Cultivating faith and devotion

by Jill Sockman

By the time you read this, I’ll be far from Raleigh, having just arrived to Varanasi — arguably one of the most chaotic cities I know. Hopefully by now I’m over the jet lag, and presumably I’m inundated and awestruck by the complete overwhelm and sensory overload that is India. This will be my third trip to the subcontinent, and I’m not yet sure if it’s three strikes you’re out or third time’s a charm. Mmmm. Neti Neti says the knowing Self — not this, and not that.

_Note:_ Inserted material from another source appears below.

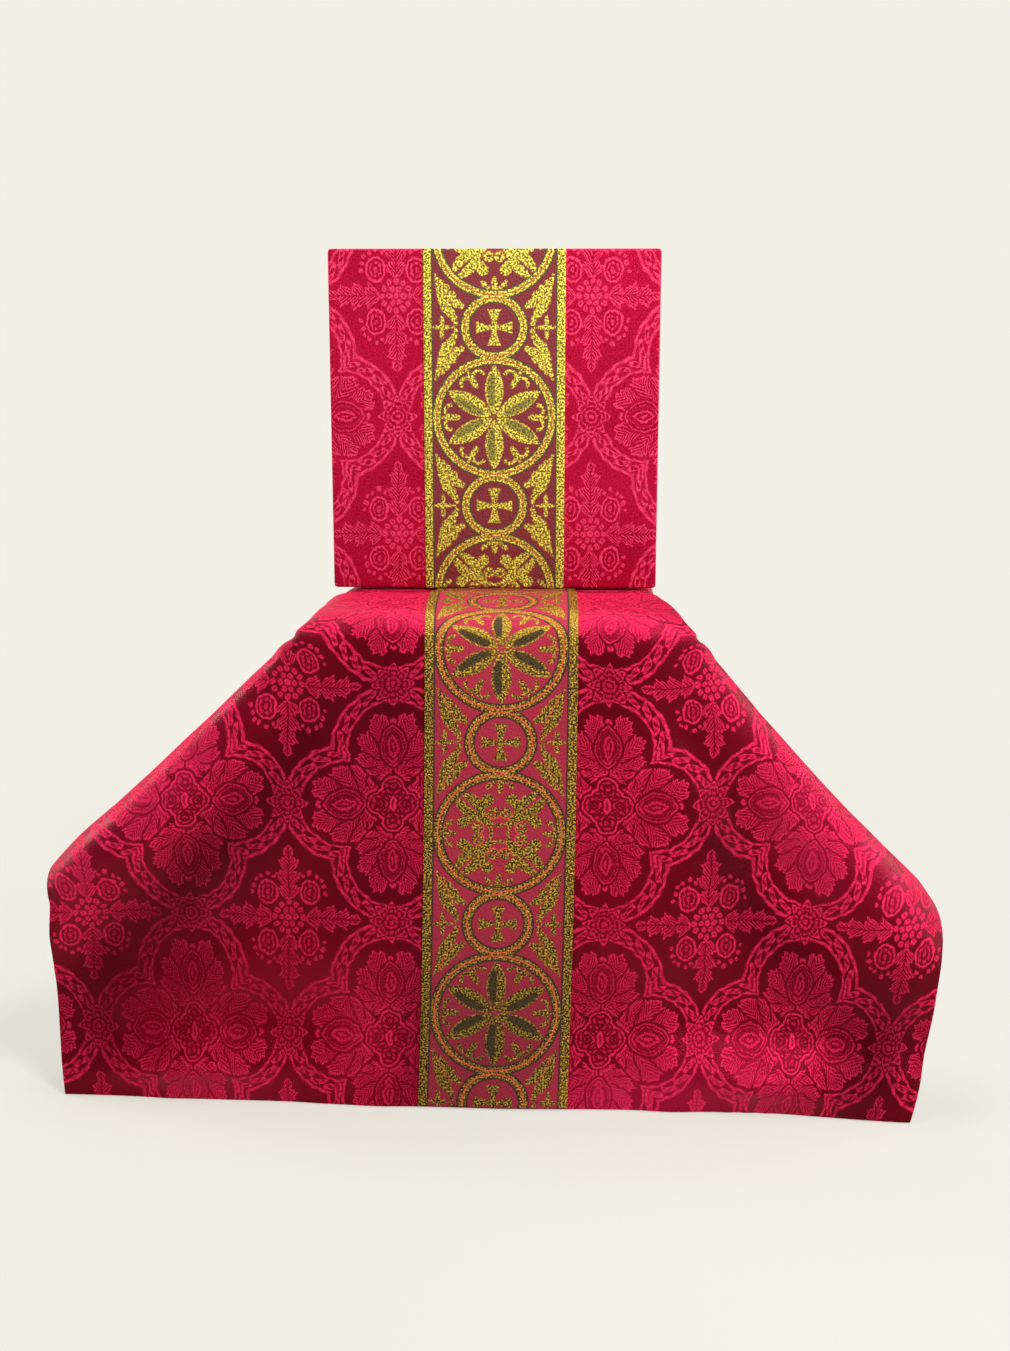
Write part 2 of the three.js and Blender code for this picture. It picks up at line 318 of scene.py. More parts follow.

My preparations for this pilgrimage have been extensive — making the arrangements and gathering the things needed for a journey of this kind; trying to complete any and all undone tasks that they not clutter my mind or my desk while I am gone; loosening my grip on expectation and attachment; deepening and steadying my practice. I’ve been holding the intention of opening up to whatever gift or lesson this experience holds, without resistance. I’ve been working to soften around the somewhat daunting reality of intensive study with one of the great living masters of Yoga: letting go of my smallness, worry of inadequacy, desire to learn, know, remember everything and just settle into the safety of the spacious heart that is always ready and able to take it all in. I don’t feel nervous or anxious. This journey called to me, and I answered YES. What happens next is not for me to worry about. This is a sacred journey for which I have prepared everything — from my work to my bag to my mind and body — with faith and devotion.

It is this long-cultivated sense of faith and devotion that was the source of the YES answer when this journey called to me. And it was in India where I first came to truly understand these qualities. My experiences there have been ever fraught with great paradox: smallness and bigness, beauty and sorrow, richness and lack all in equal measure, not only side by side but impossibly intertwined. And all of these seeming contradictions are held in a container of vibrant connectivity: raw humanity and perfect divinity as One. And so as I write to you from my little yoga room in Raleigh, T-4 days to departure, I am ready. I am saturated, fully, in faith of this oneness. What comes to pass in this next month shall be exactly as it needs to be — which will not vaguely in any way resemble any of my pre-conceived ideas about it. That is for sure.

I’ll miss you while I am gone. I’ll be sending extra prayers and blessings to you. I’ll be so happy to see you when I return. Most of all, I invite you to come with me on this inner pilgrimage of faith and devotion — in whatever way you see it, seek it, find it, are surprised and blessed by in the weeks ahead. Notice the oneness when it touches your heart. And be reminded of why we are all here: to seek, to explore, and to love completely, wholly, with all that we are.